Copy out the data below verbatim.

Dataset content.
#####

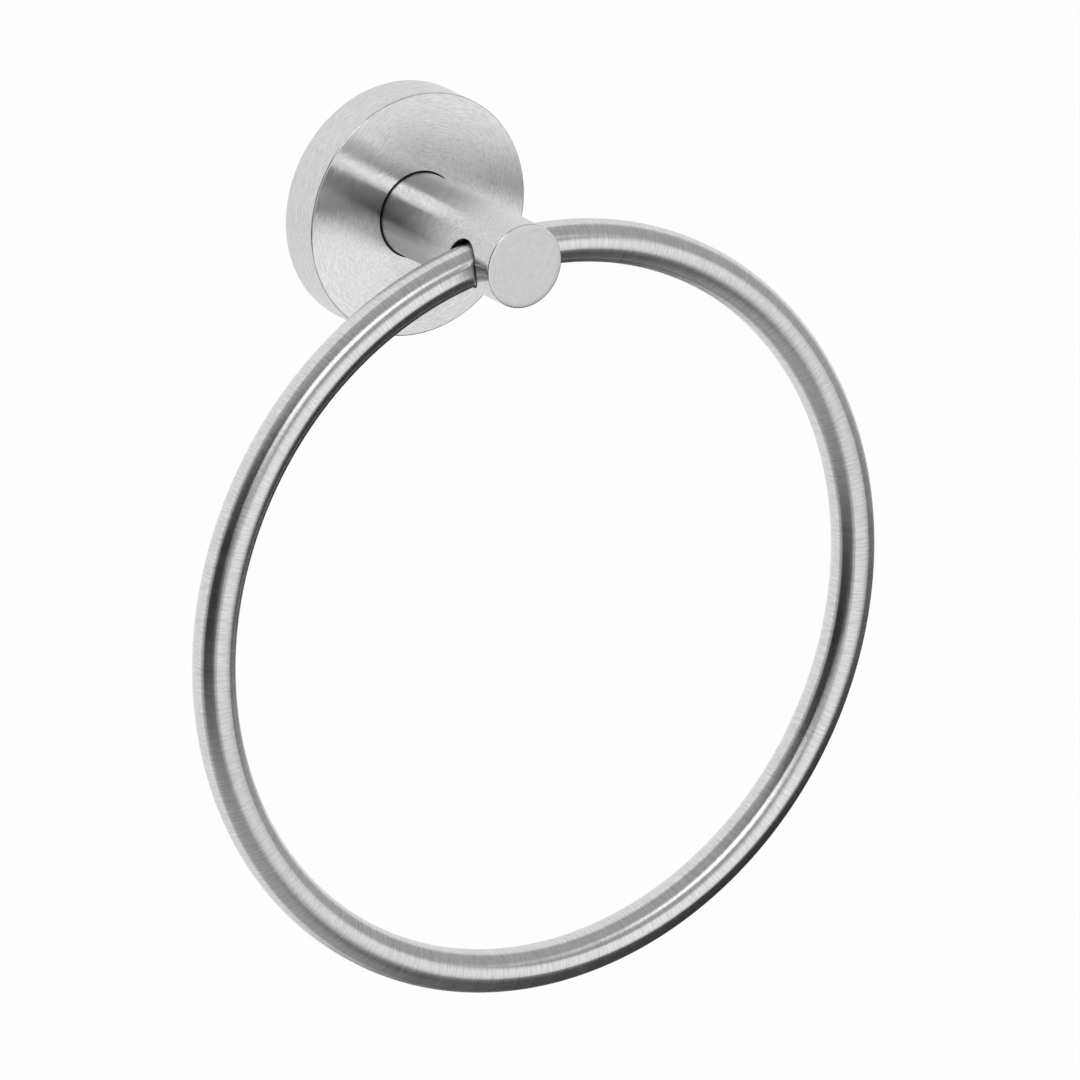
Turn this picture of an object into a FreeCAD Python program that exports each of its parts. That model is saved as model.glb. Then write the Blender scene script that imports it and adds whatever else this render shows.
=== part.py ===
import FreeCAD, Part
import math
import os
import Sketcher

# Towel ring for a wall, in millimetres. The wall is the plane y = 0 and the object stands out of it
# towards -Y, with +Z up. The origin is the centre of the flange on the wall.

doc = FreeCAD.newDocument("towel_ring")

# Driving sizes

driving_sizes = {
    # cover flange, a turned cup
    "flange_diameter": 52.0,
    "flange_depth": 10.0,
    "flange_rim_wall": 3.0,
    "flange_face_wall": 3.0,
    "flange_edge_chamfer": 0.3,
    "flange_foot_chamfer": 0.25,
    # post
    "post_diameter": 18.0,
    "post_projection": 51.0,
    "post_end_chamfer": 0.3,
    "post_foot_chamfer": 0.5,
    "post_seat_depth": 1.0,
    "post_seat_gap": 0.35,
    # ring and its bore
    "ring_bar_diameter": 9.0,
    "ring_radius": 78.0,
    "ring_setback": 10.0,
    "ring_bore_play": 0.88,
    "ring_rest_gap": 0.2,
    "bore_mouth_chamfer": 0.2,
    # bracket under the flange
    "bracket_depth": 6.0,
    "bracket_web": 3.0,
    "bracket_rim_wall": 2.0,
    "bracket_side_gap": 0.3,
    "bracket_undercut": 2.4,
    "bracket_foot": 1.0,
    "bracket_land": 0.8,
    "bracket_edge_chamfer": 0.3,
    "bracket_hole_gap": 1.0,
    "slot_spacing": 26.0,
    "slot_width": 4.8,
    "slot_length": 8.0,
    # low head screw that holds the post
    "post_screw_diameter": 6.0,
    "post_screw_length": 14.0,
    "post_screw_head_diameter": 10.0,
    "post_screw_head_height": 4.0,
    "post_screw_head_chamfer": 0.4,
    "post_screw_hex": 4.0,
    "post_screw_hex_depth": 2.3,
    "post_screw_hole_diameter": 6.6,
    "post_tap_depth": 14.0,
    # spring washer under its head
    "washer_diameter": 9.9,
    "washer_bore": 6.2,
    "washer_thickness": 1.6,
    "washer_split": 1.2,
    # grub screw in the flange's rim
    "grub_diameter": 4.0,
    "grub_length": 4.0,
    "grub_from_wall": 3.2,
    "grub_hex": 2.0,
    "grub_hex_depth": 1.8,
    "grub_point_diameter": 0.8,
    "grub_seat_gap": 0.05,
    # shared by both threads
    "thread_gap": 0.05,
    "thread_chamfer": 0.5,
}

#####

The answer.
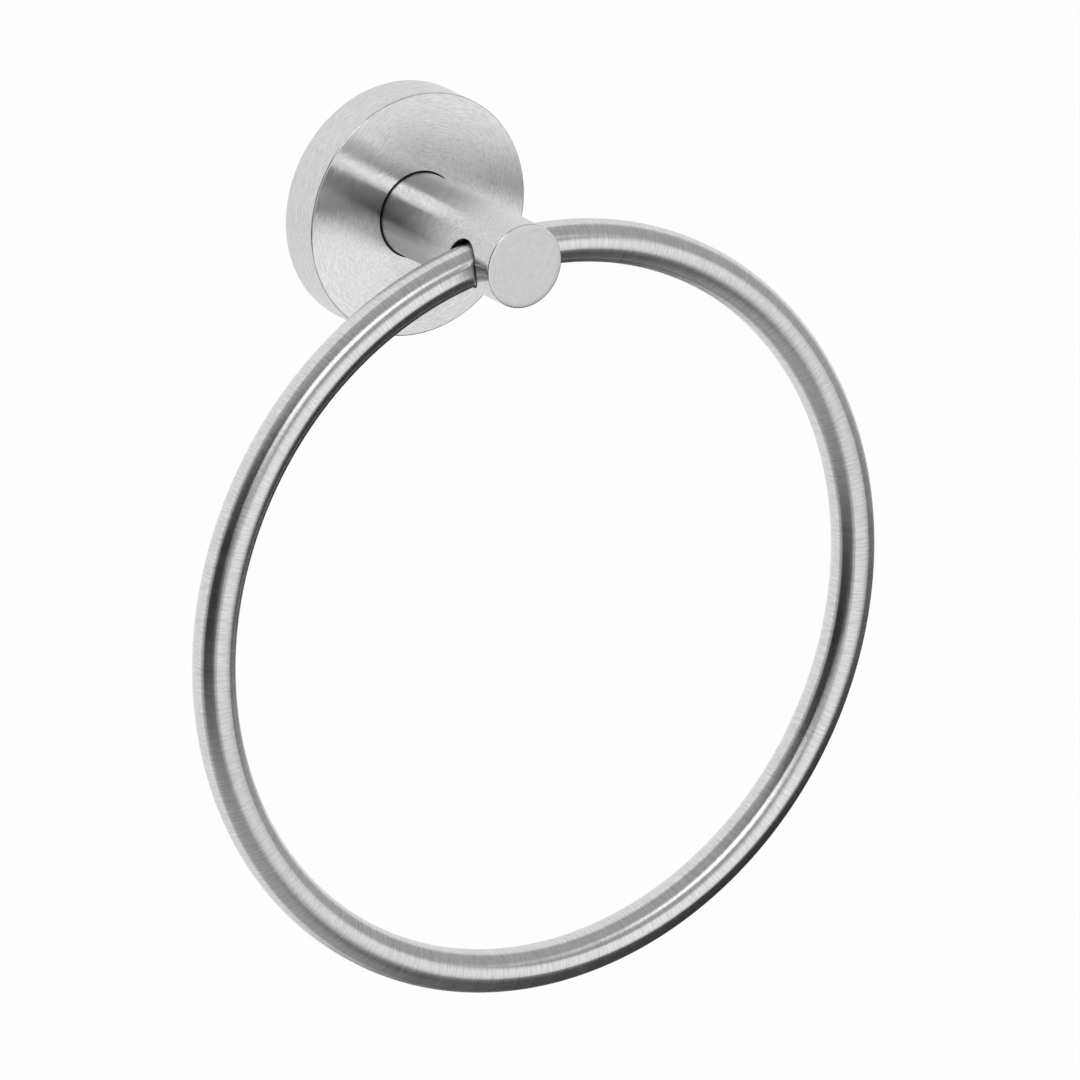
Turn this picture of an object into a FreeCAD Python program that exports each of its parts. That model is saved as model.glb. Then write the Blender scene script that imports it and adds whatever else this render shows.
=== part.py ===
import FreeCAD, Part
import math
import os
import Sketcher

# Towel ring for a wall, in millimetres. The wall is the plane y = 0 and the object stands out of it
# towards -Y, with +Z up. The origin is the centre of the flange on the wall.

doc = FreeCAD.newDocument("towel_ring")

# Driving sizes

driving_sizes = {
    # cover flange, a turned cup
    "flange_diameter": 52.0,
    "flange_depth": 10.0,
    "flange_rim_wall": 3.0,
    "flange_face_wall": 3.0,
    "flange_edge_chamfer": 0.3,
    "flange_foot_chamfer": 0.25,
    # post
    "post_diameter": 18.0,
    "post_projection": 51.0,
    "post_end_chamfer": 0.3,
    "post_foot_chamfer": 0.5,
    "post_seat_depth": 1.0,
    "post_seat_gap": 0.35,
    # ring and its bore
    "ring_bar_diameter": 9.0,
    "ring_radius": 78.0,
    "ring_setback": 10.0,
    "ring_bore_play": 0.88,
    "ring_rest_gap": 0.2,
    "bore_mouth_chamfer": 0.2,
    # bracket under the flange
    "bracket_depth": 6.0,
    "bracket_web": 3.0,
    "bracket_rim_wall": 2.0,
    "bracket_side_gap": 0.3,
    "bracket_undercut": 2.4,
    "bracket_foot": 1.0,
    "bracket_land": 0.8,
    "bracket_edge_chamfer": 0.3,
    "bracket_hole_gap": 1.0,
    "slot_spacing": 26.0,
    "slot_width": 4.8,
    "slot_length": 8.0,
    # low head screw that holds the post
    "post_screw_diameter": 6.0,
    "post_screw_length": 14.0,
    "post_screw_head_diameter": 10.0,
    "post_screw_head_height": 4.0,
    "post_screw_head_chamfer": 0.4,
    "post_screw_hex": 4.0,
    "post_screw_hex_depth": 2.3,
    "post_screw_hole_diameter": 6.6,
    "post_tap_depth": 14.0,
    # spring washer under its head
    "washer_diameter": 9.9,
    "washer_bore": 6.2,
    "washer_thickness": 1.6,
    "washer_split": 1.2,
    # grub screw in the flange's rim
    "grub_diameter": 4.0,
    "grub_length": 4.0,
    "grub_from_wall": 3.2,
    "grub_hex": 2.0,
    "grub_hex_depth": 1.8,
    "grub_point_diameter": 0.8,
    "grub_seat_gap": 0.05,
    # shared by both threads
    "thread_gap": 0.05,
    "thread_chamfer": 0.5,
}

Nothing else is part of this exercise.